A Heritage Watch foi fundada por Dougald O’Reilly em 2003 quando ele morava e trabalhava no Camboja e viu o saque de antiguidades no país todo. “Achei que o saque era uma enorme tragédia”, diz ele. “Não se pode condenar as pessoas por escavarem perto de casa em busca de algo de valor, porque é a pobreza que move os saqueadores. Mas os sítios nos dão pistas da origem das civilizações.”
Os sítios incluem Angkor Wat (à direita), perto de Siem Reap. O templo do século 12, dedicado à divindade hinduísta Vishnu, ocupa 208 hectares e é o maior complexo religioso do mundo. “Quando eu era criança, a National Geographic dedicou um número a Angkor Wat, e fiquei assombrado”, recorda O’Reilly. Ele chegou a fazer trabalho arqueológico lá e a escrever o excelente livro digital An Interactive Guide to Angkor (Um guia interativo de Angkor).
No início dos anos 2000, ele decidiu ajudar a preservar os sítios pré-históricos de todo o Camboja.

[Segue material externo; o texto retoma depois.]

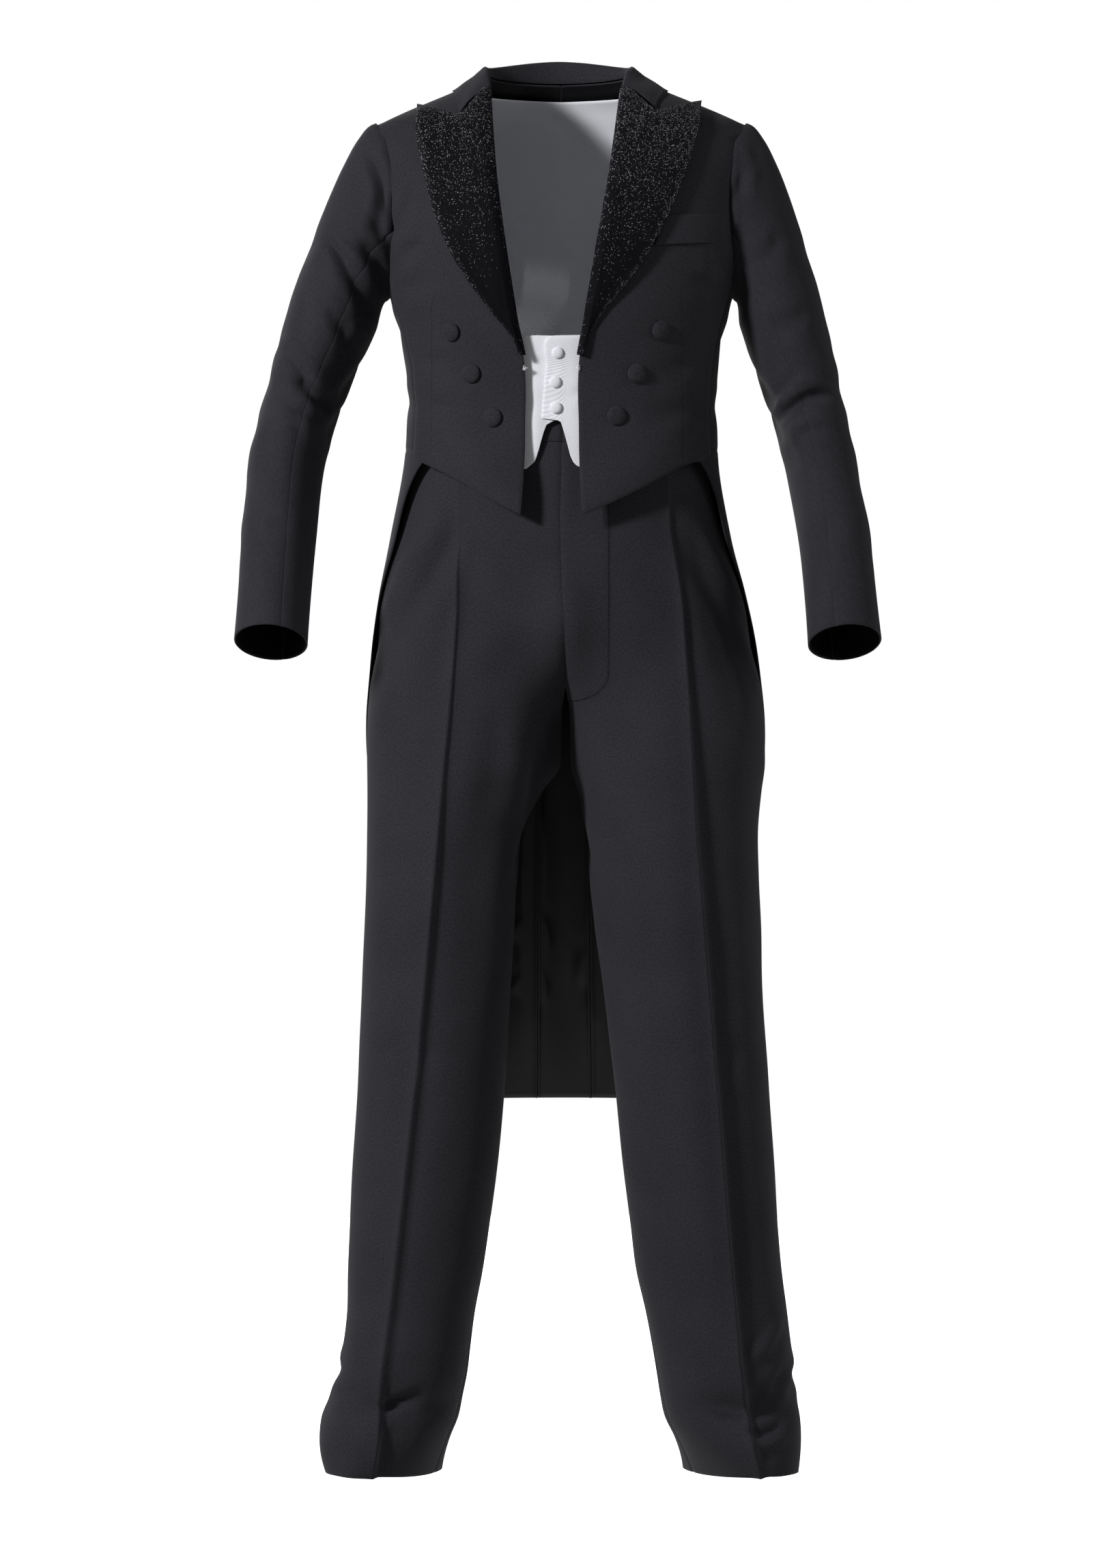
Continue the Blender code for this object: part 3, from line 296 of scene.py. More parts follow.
# The front creases, from the waist down, in millimetres: height, across
FRONT_CREASES = {
    "right": (
        (1190, -110.4), (1076.4, -110.9), (997.8, -113.1), (896.3, -121.2), (825.8, -127.8),
        (697.9, -139.6), (512.7, -155.8), (338.5, -175.2), (251, -185), (178.2, -194.7),
        (134.9, -199.1), (105.5, -200.6), (76.8, -205), (30, -211),
    ),
    "left": (
        (1190, 110), (1087.4, 115.5), (1008.8, 127), (907.3, 134.6), (773.6, 141.2), (689.1, 147.8),
        (579.5, 157.1), (478.1, 165.5), (309.1, 179.4), (189.3, 190.4), (147.4, 196.3), (112.1, 202.2),
        (72.4, 213.2), (30, 223),
    ),
}
# Radius of the threads, of the hook's and eye's wire, and how deep a stitch's ends are sunk
THREAD = 0.00030
HOOK_GAUGE = 0.00036
STITCH_SUNK = 0.0002
# How far the hook's and eye's rings lie back from the edge, in millimetres
HOOK_INSET = 0.8
# Lines of the darts in the coat's fronts, along which dark sunk threads paint the shade of the dart seams:
# across, height
DART_LINES = {
    "right": ((-0.1402, 1.3330), (-0.1408, 1.2600), (-0.1420, 1.1800)),
    "left": ((0.1277, 1.3395), (0.1284, 1.2600), (0.1290, 1.1650)),
}


def sewn_loop(up):
    """A ring of wire that is sewn down: along, up and out in millimetres."""
    turns = [math.radians(30 * step) for step in range(12)]
    return [(-1.15 * math.cos(turn), up - 1.15 * math.sin(turn), 0.25) for turn in turns]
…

De seu apartamento em Phnom Penh, ele mobilizou os ex-alunos de arqueologia, pagando-os do próprio bolso.
“Começamos com projetos como sessões de treinamento em aldeias para instruir os moradores sobre a importância de preservar o passado.”
A entidade sem fins lucrativos, que O’Reilly acredita ser a primeira do gênero, também promove o turismo responsável: os visitantes são desestimulados a comprar antiguidades; as empresas recebem adesivos ou cartazes para ajudar os viajantes a identificar as que são éticas; e moradores são empregados para trabalhar nas escavações.
E a Heritage for Kids explica a questão às crianças. “Temos um programa piloto em escolas do noroeste do Camboja que envolve centenas de crianças”, informa O’Reilly. “O governo adora, as crianças também.”
Em 2009, O’Reilly ganhou o prestigiado prêmio de Gestão de Conservação e Patrimônio Histórico do Instituto Arqueológico dos EUA pelo trabalho com a Heritage Watch.